EN BREF – Jeudi 26 novembre, Mathias Énard était à la librairie grenobloise Le Square pour présenter son dernier roman, Boussole, récemment couronné du prix Goncourt ! Attirée par la lumière du Graal tout juste décroché ou par la qualité littéraire de l’œuvre, une foule de lecteurs avait fait le déplacement.
Mardi 17 novembre, Delphine de Vigan, prix Renaudot 2015 pour D’après une histoire vraie, était à la librairie Le Square. Quelque dix jours plus tard, Mathias Énard, le dernier prix Goncourt, prend sa place encore chaude. Troublant.
Avant de les inviter, Nicolas Trigeassou, directeur de la librairie, ignorait bien sûr le prochain avènement de ces auteurs. Mais alors, le Square agirait-il comme un puissant gri-gri pour les écrivains qui en foulent la moquette ? Jean-Philippe Toussaint, invité très souvent lui aussi, ne serait pas d’accord…
Blague à part, voir ainsi une foule se former pour parler littérature – et volontairement encore ! – est suffisamment rare pour qu’on s’en réjouisse simplement.
C’est bien de littérature dont il fut question et non des récents attentats, comme aurait pu le laisser supposer la présence de Mathias Énard. Car l’auteur est féru d’Orient et évoque dans Boussole, entre autres pays, la Syrie, désormais à feu et à sang.
L’Orient, usine à clichés
« Nous brûlons de t’interroger sur l’actualité mais il s’agit d’abord de littérature. » En débutant ainsi l’échange avec l’auteur, Nicolas Trigeassou annonçait la couleur.

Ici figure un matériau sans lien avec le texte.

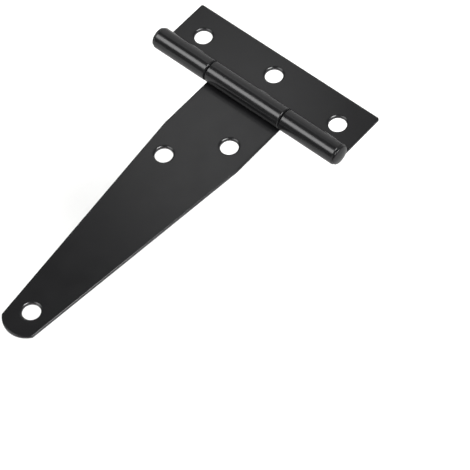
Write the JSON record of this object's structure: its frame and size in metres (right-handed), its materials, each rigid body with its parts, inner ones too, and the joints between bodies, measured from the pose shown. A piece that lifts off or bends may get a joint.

On a donc parlé littérature mais sans doute moins abondamment que d’orientalisme, au sens où l’on pouvait l’entendre au XIXe siècle. Vous savez, ces figures de femmes alanguies, ces volutes de fumées s’échappant des narguilés… Des images certes vaporeuses, mais bel et bien ancrées dans notre imaginaire. Question passionnante que Mathias Énard a nourrie de son érudition, désormais fameuse.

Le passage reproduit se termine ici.